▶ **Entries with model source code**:
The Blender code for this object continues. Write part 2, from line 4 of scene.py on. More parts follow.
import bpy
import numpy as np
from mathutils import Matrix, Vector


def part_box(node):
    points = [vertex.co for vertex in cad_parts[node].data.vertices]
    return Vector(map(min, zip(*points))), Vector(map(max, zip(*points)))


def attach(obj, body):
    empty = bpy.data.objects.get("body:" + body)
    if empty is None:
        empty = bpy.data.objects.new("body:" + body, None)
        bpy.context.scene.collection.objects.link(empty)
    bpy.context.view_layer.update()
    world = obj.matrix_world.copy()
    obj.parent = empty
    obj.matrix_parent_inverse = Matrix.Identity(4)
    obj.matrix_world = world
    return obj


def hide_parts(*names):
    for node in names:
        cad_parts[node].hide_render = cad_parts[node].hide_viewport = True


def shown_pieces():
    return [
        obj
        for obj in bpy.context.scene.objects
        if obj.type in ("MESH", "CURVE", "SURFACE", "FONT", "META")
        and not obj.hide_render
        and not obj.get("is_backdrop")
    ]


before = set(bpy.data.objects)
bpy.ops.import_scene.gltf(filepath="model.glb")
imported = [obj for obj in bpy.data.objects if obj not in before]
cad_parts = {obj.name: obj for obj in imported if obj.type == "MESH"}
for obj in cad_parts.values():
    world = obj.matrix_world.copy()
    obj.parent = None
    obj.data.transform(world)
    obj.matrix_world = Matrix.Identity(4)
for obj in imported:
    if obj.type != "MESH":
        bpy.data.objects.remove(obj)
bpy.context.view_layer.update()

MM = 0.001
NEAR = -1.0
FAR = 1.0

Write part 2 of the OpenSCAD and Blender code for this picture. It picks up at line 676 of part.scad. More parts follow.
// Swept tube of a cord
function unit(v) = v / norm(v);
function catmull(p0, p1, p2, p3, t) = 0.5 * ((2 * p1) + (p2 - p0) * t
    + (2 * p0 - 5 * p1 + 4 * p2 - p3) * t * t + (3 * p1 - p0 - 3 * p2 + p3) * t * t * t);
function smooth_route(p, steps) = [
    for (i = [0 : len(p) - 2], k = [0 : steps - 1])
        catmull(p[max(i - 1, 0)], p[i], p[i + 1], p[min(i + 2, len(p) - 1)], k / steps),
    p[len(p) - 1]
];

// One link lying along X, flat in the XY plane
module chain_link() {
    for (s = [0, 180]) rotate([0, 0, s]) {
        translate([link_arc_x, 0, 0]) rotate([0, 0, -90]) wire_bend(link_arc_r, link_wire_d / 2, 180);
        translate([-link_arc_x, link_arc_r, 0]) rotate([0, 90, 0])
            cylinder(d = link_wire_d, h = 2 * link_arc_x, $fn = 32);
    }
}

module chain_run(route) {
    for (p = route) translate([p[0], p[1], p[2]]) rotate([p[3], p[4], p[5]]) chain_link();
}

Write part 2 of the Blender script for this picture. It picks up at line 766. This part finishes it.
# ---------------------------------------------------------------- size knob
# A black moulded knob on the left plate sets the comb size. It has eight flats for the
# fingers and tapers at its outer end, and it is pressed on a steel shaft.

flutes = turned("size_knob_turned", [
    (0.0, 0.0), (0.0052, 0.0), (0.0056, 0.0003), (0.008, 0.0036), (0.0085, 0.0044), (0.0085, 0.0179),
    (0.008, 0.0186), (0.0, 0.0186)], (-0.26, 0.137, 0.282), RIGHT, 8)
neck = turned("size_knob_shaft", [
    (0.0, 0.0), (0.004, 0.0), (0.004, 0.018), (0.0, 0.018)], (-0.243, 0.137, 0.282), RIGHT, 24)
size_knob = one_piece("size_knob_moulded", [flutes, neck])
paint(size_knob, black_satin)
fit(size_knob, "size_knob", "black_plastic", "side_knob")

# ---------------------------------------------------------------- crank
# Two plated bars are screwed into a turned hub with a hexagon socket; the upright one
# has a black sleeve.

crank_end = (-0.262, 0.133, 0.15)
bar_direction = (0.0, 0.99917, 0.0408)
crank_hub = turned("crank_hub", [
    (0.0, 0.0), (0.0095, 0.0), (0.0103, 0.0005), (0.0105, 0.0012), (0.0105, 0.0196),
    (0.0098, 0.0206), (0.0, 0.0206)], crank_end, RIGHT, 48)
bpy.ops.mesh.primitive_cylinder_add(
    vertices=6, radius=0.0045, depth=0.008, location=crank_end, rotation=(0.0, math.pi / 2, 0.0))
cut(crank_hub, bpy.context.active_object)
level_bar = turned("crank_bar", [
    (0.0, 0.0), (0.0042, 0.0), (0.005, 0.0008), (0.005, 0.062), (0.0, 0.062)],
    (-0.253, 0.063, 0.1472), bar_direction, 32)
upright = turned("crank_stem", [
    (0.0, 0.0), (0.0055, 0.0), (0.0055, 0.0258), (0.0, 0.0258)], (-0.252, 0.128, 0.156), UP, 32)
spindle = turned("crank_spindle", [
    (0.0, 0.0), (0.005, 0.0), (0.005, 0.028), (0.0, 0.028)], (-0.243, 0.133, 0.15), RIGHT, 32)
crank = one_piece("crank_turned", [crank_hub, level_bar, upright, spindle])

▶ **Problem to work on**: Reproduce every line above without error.

▶ **Written solution**:
The Blender code for this object continues. Write part 2, from line 4 of scene.py on. More parts follow.
import bpy
import numpy as np
from mathutils import Matrix, Vector


def part_box(node):
    points = [vertex.co for vertex in cad_parts[node].data.vertices]
    return Vector(map(min, zip(*points))), Vector(map(max, zip(*points)))


def attach(obj, body):
    empty = bpy.data.objects.get("body:" + body)
    if empty is None:
        empty = bpy.data.objects.new("body:" + body, None)
        bpy.context.scene.collection.objects.link(empty)
    bpy.context.view_layer.update()
    world = obj.matrix_world.copy()
    obj.parent = empty
    obj.matrix_parent_inverse = Matrix.Identity(4)
    obj.matrix_world = world
    return obj


def hide_parts(*names):
    for node in names:
        cad_parts[node].hide_render = cad_parts[node].hide_viewport = True


def shown_pieces():
    return [
        obj
        for obj in bpy.context.scene.objects
        if obj.type in ("MESH", "CURVE", "SURFACE", "FONT", "META")
        and not obj.hide_render
        and not obj.get("is_backdrop")
    ]


before = set(bpy.data.objects)
bpy.ops.import_scene.gltf(filepath="model.glb")
imported = [obj for obj in bpy.data.objects if obj not in before]
cad_parts = {obj.name: obj for obj in imported if obj.type == "MESH"}
for obj in cad_parts.values():
    world = obj.matrix_world.copy()
    obj.parent = None
    obj.data.transform(world)
    obj.matrix_world = Matrix.Identity(4)
for obj in imported:
    if obj.type != "MESH":
        bpy.data.objects.remove(obj)
bpy.context.view_layer.update()

MM = 0.001
NEAR = -1.0
FAR = 1.0

Write part 2 of the OpenSCAD and Blender code for this picture. It picks up at line 676 of part.scad. More parts follow.
// Swept tube of a cord
function unit(v) = v / norm(v);
function catmull(p0, p1, p2, p3, t) = 0.5 * ((2 * p1) + (p2 - p0) * t
    + (2 * p0 - 5 * p1 + 4 * p2 - p3) * t * t + (3 * p1 - p0 - 3 * p2 + p3) * t * t * t);
function smooth_route(p, steps) = [
    for (i = [0 : len(p) - 2], k = [0 : steps - 1])
        catmull(p[max(i - 1, 0)], p[i], p[i + 1], p[min(i + 2, len(p) - 1)], k / steps),
    p[len(p) - 1]
];

// One link lying along X, flat in the XY plane
module chain_link() {
    for (s = [0, 180]) rotate([0, 0, s]) {
        translate([link_arc_x, 0, 0]) rotate([0, 0, -90]) wire_bend(link_arc_r, link_wire_d / 2, 180);
        translate([-link_arc_x, link_arc_r, 0]) rotate([0, 90, 0])
            cylinder(d = link_wire_d, h = 2 * link_arc_x, $fn = 32);
    }
}

module chain_run(route) {
    for (p = route) translate([p[0], p[1], p[2]]) rotate([p[3], p[4], p[5]]) chain_link();
}

Write part 2 of the Blender script for this picture. It picks up at line 766. This part finishes it.
# ---------------------------------------------------------------- size knob
# A black moulded knob on the left plate sets the comb size. It has eight flats for the
# fingers and tapers at its outer end, and it is pressed on a steel shaft.

flutes = turned("size_knob_turned", [
    (0.0, 0.0), (0.0052, 0.0), (0.0056, 0.0003), (0.008, 0.0036), (0.0085, 0.0044), (0.0085, 0.0179),
    (0.008, 0.0186), (0.0, 0.0186)], (-0.26, 0.137, 0.282), RIGHT, 8)
neck = turned("size_knob_shaft", [
    (0.0, 0.0), (0.004, 0.0), (0.004, 0.018), (0.0, 0.018)], (-0.243, 0.137, 0.282), RIGHT, 24)
size_knob = one_piece("size_knob_moulded", [flutes, neck])
paint(size_knob, black_satin)
fit(size_knob, "size_knob", "black_plastic", "side_knob")

# ---------------------------------------------------------------- crank
# Two plated bars are screwed into a turned hub with a hexagon socket; the upright one
# has a black sleeve.

crank_end = (-0.262, 0.133, 0.15)
bar_direction = (0.0, 0.99917, 0.0408)
crank_hub = turned("crank_hub", [
    (0.0, 0.0), (0.0095, 0.0), (0.0103, 0.0005), (0.0105, 0.0012), (0.0105, 0.0196),
    (0.0098, 0.0206), (0.0, 0.0206)], crank_end, RIGHT, 48)
bpy.ops.mesh.primitive_cylinder_add(
    vertices=6, radius=0.0045, depth=0.008, location=crank_end, rotation=(0.0, math.pi / 2, 0.0))
cut(crank_hub, bpy.context.active_object)
level_bar = turned("crank_bar", [
    (0.0, 0.0), (0.0042, 0.0), (0.005, 0.0008), (0.005, 0.062), (0.0, 0.062)],
    (-0.253, 0.063, 0.1472), bar_direction, 32)
upright = turned("crank_stem", [
    (0.0, 0.0), (0.0055, 0.0), (0.0055, 0.0258), (0.0, 0.0258)], (-0.252, 0.128, 0.156), UP, 32)
spindle = turned("crank_spindle", [
    (0.0, 0.0), (0.005, 0.0), (0.005, 0.028), (0.0, 0.028)], (-0.243, 0.133, 0.15), RIGHT, 32)
crank = one_piece("crank_turned", [crank_hub, level_bar, upright, spindle])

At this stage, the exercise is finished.